**Your task:**
Will you repeat only the lines beginning at the one that mentions "front_panel();" and ending at the one that mentions "obj.data.transform(world)", both of them included, exactly?

**Input for this task:**
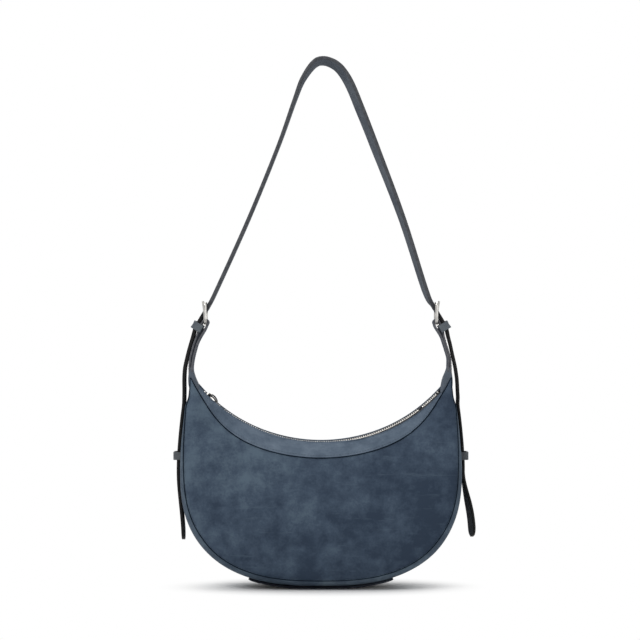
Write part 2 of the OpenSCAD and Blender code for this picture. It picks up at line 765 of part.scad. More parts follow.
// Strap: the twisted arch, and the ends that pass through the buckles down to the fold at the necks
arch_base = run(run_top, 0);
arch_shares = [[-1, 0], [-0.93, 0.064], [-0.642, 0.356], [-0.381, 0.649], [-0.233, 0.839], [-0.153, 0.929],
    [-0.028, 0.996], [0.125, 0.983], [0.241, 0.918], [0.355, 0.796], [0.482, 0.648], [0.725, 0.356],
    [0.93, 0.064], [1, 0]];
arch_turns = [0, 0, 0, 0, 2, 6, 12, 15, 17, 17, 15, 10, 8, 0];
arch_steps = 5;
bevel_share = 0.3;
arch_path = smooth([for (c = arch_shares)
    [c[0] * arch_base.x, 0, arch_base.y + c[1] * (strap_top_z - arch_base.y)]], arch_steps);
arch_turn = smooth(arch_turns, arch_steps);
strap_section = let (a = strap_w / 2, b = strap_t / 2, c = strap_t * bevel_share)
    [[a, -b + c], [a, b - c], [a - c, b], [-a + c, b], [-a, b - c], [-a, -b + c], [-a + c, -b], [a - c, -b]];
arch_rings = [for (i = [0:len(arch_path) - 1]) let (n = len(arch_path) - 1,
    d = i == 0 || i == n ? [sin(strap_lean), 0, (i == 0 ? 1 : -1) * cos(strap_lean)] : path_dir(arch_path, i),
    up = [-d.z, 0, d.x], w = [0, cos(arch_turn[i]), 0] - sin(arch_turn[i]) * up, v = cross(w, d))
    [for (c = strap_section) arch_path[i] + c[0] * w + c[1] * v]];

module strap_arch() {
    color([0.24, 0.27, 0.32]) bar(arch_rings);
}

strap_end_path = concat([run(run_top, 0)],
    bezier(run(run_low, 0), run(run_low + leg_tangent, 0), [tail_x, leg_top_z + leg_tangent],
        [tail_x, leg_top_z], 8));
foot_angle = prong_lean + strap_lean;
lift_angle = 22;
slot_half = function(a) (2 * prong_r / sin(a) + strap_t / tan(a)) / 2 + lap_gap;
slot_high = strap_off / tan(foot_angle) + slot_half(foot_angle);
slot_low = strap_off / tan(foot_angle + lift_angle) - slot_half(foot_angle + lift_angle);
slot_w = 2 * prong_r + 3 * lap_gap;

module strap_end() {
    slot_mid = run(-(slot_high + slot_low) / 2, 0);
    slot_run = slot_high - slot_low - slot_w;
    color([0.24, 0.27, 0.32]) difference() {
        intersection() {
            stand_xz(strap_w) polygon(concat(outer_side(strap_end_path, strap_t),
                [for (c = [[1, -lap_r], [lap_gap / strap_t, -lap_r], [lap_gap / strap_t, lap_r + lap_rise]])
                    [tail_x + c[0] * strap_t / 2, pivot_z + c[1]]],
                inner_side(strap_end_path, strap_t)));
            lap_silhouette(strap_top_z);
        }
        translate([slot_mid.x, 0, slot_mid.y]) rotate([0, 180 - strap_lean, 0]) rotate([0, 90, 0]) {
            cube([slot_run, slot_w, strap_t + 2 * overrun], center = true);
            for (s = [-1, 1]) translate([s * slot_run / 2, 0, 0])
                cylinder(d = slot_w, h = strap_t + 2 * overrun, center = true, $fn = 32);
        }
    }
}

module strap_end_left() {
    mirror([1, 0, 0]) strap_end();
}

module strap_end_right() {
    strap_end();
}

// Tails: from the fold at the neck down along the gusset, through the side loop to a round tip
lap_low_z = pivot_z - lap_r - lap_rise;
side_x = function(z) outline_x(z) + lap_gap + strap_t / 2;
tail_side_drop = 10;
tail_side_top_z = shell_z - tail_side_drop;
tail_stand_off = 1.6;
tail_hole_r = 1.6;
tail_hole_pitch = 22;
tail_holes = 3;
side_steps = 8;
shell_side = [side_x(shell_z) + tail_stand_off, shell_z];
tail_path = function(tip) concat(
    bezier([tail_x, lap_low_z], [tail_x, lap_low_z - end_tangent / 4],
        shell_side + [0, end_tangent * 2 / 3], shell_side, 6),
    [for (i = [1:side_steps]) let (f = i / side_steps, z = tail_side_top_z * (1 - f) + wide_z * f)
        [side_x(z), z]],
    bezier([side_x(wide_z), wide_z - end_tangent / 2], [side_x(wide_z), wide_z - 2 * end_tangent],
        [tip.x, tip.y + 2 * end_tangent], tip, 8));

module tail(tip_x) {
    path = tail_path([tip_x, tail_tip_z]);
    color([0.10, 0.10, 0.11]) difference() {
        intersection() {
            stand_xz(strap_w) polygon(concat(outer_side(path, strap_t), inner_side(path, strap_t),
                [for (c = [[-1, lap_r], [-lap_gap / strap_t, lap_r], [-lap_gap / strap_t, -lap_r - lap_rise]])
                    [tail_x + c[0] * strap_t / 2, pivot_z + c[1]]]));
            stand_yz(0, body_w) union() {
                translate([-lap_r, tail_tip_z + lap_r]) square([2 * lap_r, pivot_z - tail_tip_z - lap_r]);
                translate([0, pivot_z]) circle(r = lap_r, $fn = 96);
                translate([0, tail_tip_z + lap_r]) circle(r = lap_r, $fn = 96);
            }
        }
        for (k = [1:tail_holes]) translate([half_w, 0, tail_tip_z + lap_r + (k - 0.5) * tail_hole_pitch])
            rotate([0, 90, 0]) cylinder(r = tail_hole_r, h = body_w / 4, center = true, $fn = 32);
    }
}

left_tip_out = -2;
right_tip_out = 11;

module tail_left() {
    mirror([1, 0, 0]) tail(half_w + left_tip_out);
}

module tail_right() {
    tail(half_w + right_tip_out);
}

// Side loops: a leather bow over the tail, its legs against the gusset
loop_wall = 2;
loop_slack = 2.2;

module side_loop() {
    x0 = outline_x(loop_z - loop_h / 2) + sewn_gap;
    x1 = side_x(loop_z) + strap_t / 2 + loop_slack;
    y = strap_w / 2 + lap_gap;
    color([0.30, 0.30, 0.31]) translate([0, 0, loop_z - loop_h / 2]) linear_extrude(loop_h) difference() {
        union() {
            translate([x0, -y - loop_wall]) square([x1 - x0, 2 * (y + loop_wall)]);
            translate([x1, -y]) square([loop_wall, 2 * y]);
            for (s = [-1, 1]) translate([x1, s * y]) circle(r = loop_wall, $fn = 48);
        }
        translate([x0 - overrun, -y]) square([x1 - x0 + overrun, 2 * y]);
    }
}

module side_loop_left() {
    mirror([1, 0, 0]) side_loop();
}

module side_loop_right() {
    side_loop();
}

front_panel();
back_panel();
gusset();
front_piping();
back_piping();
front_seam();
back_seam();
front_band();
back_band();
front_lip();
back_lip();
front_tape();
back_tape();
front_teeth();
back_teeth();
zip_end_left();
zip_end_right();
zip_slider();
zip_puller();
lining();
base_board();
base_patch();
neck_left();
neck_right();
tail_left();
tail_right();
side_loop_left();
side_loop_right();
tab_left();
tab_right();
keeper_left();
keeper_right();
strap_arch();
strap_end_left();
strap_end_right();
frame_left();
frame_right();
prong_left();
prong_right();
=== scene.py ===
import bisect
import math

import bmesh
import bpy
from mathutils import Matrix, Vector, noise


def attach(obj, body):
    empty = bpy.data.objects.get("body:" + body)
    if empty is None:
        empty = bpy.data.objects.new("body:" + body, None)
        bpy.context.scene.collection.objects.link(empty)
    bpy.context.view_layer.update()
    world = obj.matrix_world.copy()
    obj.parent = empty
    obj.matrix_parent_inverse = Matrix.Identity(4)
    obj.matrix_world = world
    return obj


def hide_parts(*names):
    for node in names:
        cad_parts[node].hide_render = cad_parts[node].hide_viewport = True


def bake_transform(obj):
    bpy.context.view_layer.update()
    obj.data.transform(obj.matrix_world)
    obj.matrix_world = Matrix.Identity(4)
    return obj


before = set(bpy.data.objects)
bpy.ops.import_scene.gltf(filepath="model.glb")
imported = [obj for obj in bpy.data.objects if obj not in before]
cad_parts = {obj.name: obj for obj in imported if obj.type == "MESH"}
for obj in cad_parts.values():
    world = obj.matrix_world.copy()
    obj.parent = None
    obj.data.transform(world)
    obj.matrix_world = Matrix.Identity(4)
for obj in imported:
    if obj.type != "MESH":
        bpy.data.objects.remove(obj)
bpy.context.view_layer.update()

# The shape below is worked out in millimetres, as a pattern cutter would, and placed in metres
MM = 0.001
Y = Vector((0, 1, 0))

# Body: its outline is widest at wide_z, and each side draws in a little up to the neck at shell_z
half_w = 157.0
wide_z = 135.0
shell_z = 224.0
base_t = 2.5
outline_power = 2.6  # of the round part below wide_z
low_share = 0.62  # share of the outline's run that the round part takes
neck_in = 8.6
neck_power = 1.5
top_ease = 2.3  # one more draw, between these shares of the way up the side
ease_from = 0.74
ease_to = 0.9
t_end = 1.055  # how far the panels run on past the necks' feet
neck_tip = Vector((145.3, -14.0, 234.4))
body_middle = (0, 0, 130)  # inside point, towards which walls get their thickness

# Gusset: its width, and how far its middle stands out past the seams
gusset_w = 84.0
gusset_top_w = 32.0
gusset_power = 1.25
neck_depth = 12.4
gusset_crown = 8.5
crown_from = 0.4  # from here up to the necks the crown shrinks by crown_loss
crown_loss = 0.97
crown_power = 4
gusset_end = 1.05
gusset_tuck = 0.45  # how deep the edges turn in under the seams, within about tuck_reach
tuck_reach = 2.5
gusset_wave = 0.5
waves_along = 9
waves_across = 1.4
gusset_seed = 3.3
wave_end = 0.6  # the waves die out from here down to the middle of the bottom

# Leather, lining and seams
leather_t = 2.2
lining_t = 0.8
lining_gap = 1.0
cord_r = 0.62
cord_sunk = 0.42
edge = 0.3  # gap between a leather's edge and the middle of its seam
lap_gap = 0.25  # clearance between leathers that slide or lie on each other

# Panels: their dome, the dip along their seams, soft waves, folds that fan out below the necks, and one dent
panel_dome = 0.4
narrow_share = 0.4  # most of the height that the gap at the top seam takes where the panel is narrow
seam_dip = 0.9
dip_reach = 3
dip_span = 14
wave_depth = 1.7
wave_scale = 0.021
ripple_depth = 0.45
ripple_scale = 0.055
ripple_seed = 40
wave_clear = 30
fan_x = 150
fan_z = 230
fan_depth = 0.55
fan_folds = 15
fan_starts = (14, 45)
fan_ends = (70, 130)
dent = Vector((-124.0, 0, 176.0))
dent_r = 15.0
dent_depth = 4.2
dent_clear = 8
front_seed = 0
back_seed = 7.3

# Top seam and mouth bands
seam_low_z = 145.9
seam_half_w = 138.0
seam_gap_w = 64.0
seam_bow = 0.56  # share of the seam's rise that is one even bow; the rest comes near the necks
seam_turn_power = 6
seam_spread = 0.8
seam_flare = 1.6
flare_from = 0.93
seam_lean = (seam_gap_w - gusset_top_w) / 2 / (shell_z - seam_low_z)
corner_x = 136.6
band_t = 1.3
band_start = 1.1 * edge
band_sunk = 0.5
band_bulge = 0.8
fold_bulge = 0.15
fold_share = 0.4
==
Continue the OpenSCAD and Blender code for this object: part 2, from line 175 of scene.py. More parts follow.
--
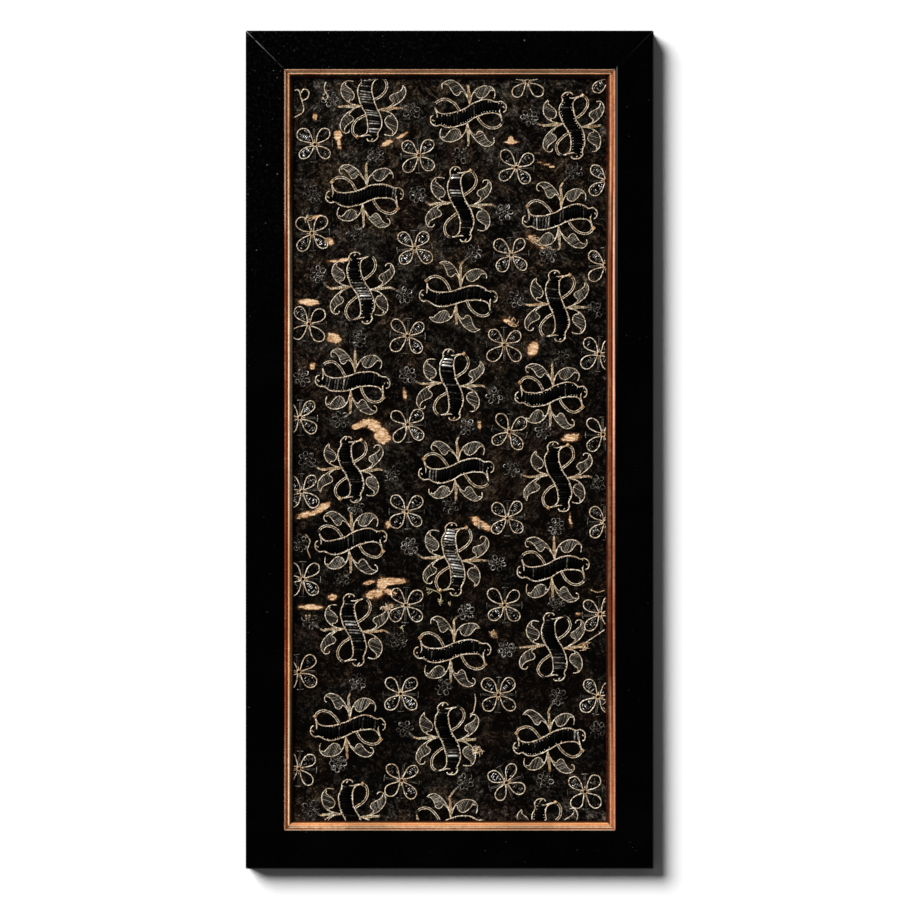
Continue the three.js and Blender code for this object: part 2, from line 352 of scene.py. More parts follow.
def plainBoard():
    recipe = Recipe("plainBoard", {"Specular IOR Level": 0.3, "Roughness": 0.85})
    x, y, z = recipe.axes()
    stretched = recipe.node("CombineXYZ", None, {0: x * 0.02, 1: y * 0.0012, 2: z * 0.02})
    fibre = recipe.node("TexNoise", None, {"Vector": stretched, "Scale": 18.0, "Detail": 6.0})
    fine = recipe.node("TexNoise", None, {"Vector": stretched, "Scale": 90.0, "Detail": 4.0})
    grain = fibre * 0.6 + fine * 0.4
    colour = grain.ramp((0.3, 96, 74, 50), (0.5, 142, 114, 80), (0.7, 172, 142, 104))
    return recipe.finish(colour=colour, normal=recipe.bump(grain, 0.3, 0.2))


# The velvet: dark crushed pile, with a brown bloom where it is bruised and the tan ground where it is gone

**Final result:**
front_panel();
back_panel();
gusset();
front_piping();
back_piping();
front_seam();
back_seam();
front_band();
back_band();
front_lip();
back_lip();
front_tape();
back_tape();
front_teeth();
back_teeth();
zip_end_left();
zip_end_right();
zip_slider();
zip_puller();
lining();
base_board();
base_patch();
neck_left();
neck_right();
tail_left();
tail_right();
side_loop_left();
side_loop_right();
tab_left();
tab_right();
keeper_left();
keeper_right();
strap_arch();
strap_end_left();
strap_end_right();
frame_left();
frame_right();
prong_left();
prong_right();
=== scene.py ===
import bisect
import math

import bmesh
import bpy
from mathutils import Matrix, Vector, noise


def attach(obj, body):
    empty = bpy.data.objects.get("body:" + body)
    if empty is None:
        empty = bpy.data.objects.new("body:" + body, None)
        bpy.context.scene.collection.objects.link(empty)
    bpy.context.view_layer.update()
    world = obj.matrix_world.copy()
    obj.parent = empty
    obj.matrix_parent_inverse = Matrix.Identity(4)
    obj.matrix_world = world
    return obj


def hide_parts(*names):
    for node in names:
        cad_parts[node].hide_render = cad_parts[node].hide_viewport = True


def bake_transform(obj):
    bpy.context.view_layer.update()
    obj.data.transform(obj.matrix_world)
    obj.matrix_world = Matrix.Identity(4)
    return obj


before = set(bpy.data.objects)
bpy.ops.import_scene.gltf(filepath="model.glb")
imported = [obj for obj in bpy.data.objects if obj not in before]
cad_parts = {obj.name: obj for obj in imported if obj.type == "MESH"}
for obj in cad_parts.values():
    world = obj.matrix_world.copy()
    obj.parent = None
    obj.data.transform(world)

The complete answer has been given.